Student loans are a hot topic these days, with everyone wondering the same thing: How are current college students or recent college graduates going to repay theses debts?
While millions of Americans have been navigating these waters for years, new graduates may be nervous about the total bill for their degree. Education is still a wise investment to make, and paying these loans back is very doable.
Here are a few tips to help you manage your student loans and keep them from overwhelming you:
Choose a career field that will pay you back
For those who aren’t 100 percent sure what line of work they want to go into, a career in public service can be rewarding, in more ways than one. No only will you get the benefit of the opportunity to improve your community, but working for a local, state, or federal government agency makes you eligible to apply for the Public Service Loan Forgiveness Program. If you qualify, some of your student loan debt may be forgiven. Additionally, since the public sector is about to experience a mass exodus in the form of baby boomer retirement, there’s predicted to be millions of vacant jobs in the coming years for millennials to fill.

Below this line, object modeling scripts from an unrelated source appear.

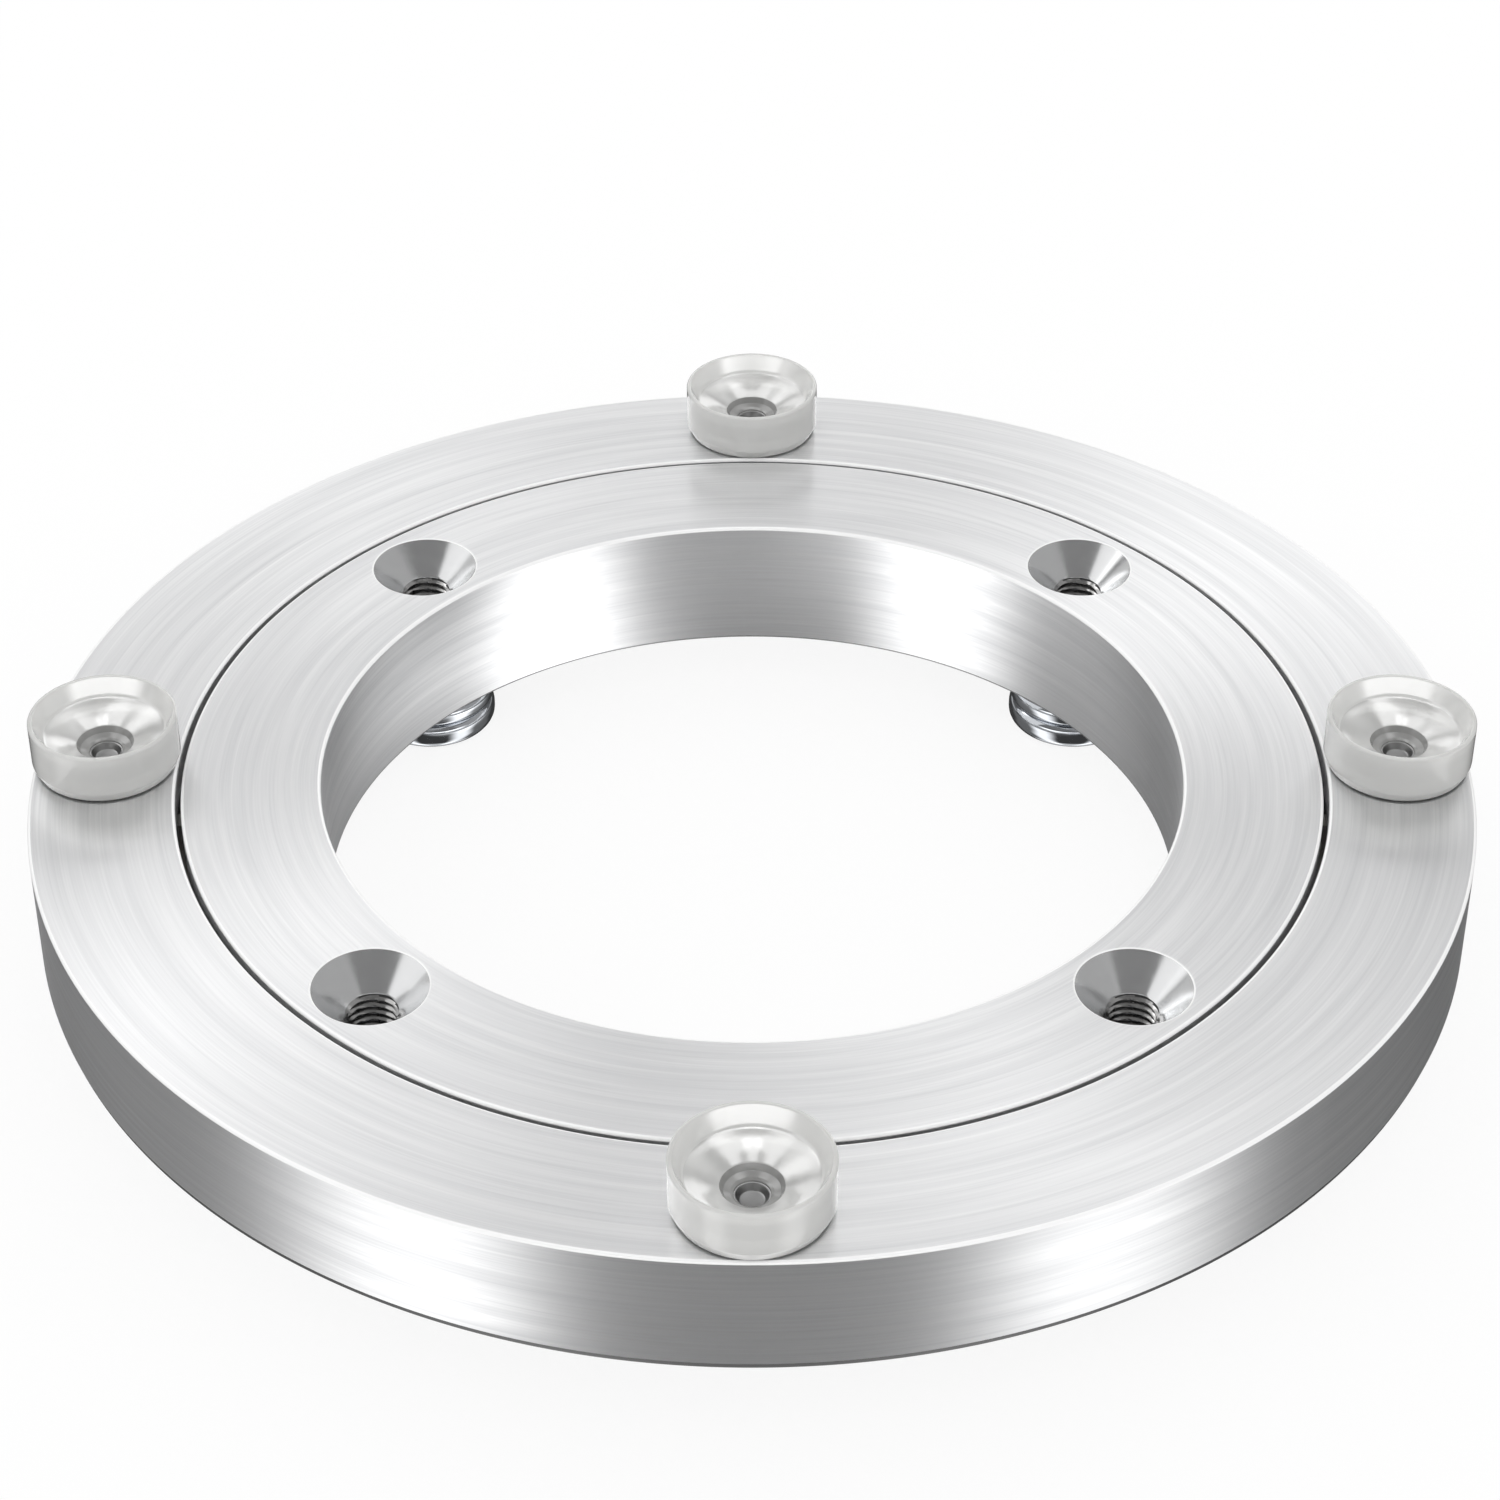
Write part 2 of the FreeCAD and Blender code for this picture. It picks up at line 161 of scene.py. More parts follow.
def make_camera():
    """The camera at the photograph's viewing angle."""
    data = bpy.data.cameras.new("camera")
    data.lens = CAMERA_LENS
    data.sensor_width = SENSOR
    camera = bpy.data.objects.new("camera", data)
    camera.location = CAMERA_PLACE
    camera.rotation_euler = (math.radians(CAMERA_TILT), 0, 0)
    bpy.context.scene.collection.objects.link(camera)
    bpy.context.scene.camera = camera
    bpy.context.scene.view_settings.view_transform = "Standard"


def node(tree, kind, inputs=None, **settings):
    """Adds a shader node, sets its fields, and fills its inputs with values or with other nodes' outputs."""
    made = tree.nodes.new("ShaderNode" + kind)
    for name, value in settings.items():
        setattr(made, name, value)
    for name, value in (inputs or {}).items():
        if isinstance(value, bpy.types.NodeSocket):
            tree.links.new(value, made.inputs[name])
        else:
            made.inputs[name].default_value = value
    return made


def math_node(tree, operation, *values):
    """The output of a Math node."""
    made = node(tree, "Math", dict(enumerate(values)), operation=operation)
    return made.outputs[0]


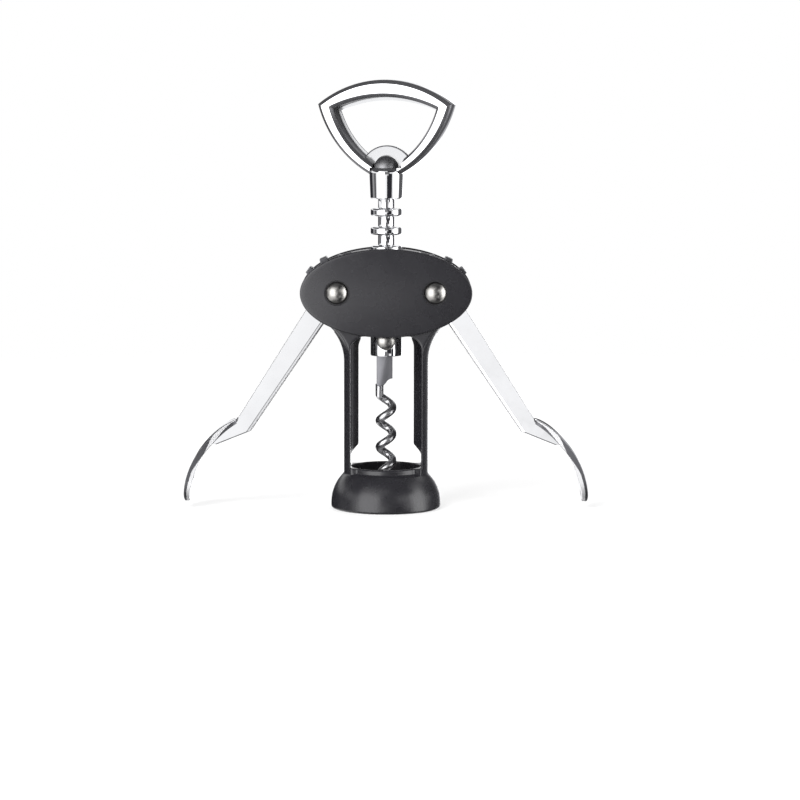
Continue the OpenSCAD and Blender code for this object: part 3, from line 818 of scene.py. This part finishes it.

Add a little to your monthly payment
If and when you can afford it, add $10-20 to each monthly payment you make. This amount will be applied directly to your principal amount, as opposed to paying off some of your interest. This also creates a small avalanche effect of its own, since reducing the principal amount also reduces the interest accrued.
Get a part-time job
It’s not ideal, but if you’re already employed full-time, and your loans are still overwhelming, there might be some part-time jobs out there that can help ease that burden. The side-hustle economy is booming, and there are hundreds of jobs out there that can be done on your own time and at your own speed.
Expand your job search
If you’re not finding full-time work in your area that pays enough to help you manage your student loans, consider expanding your job search… across the ocean. A lot of other countries, such as Japan, Korea, and China, are looking for native English speakers to educate students. These jobs pay well and often offer paid room and board, so you can send as much money home to your student loans as you want.
Cut out wasteful spending
Instead of buying a morning cup of coffee every day on your way to work, make your coffee at home instead. At the end of each month, calculate the money you didn’t spend on daily coffees (or other similar luxuries) and consider adding that amount to your student loan payment that month.
Consolidate your loans
Professional loan consolidation or credit repair may be a good option for those who have multiple loans from various lenders, and may be paying several different interest rates. Loan consolidation can be done in a variety of ways, but if you’re not sure where to begin, a specialist can help you.
Find employers that offer tuition assistance
Many different industries that didn’t exist twenty years ago have taken root in America, and they’re looking for the best talent, which makes them competitive with their benefits packages. Many employers will now offer tuition assistance or reimbursement. Try asking a new or prospective employer if they would consider putting this in your benefits package. The worst they can do is say no!
Apply the ‘avalanche’ method
If you have multiple loans, make the largest payment to the one with the highest interest rate each month, paying it down in a shorter amount of time. When this is paid off, move to the next highest interest rate, then the next, and so on. While already a popular method of paying off large sums of credit card debt, this can also help those who have multiple loans at varying interest rates.
Refinance through a different lender
If all you want is to simply lower the monthly amount of your student loan payment, try refinancing through a different lender. New loans generally get lower interest rates, so take advantage of this.
Bump your payments incrementally
During the first year of student loan repayment, you may not be able to pay more than the bare minimum due, and that’s ok. But if you get a raise, and you can afford it, use the raise to bump up your payment a small amount. Do this every year and before you know it, you’ll cut months or even years of repayment off your loan.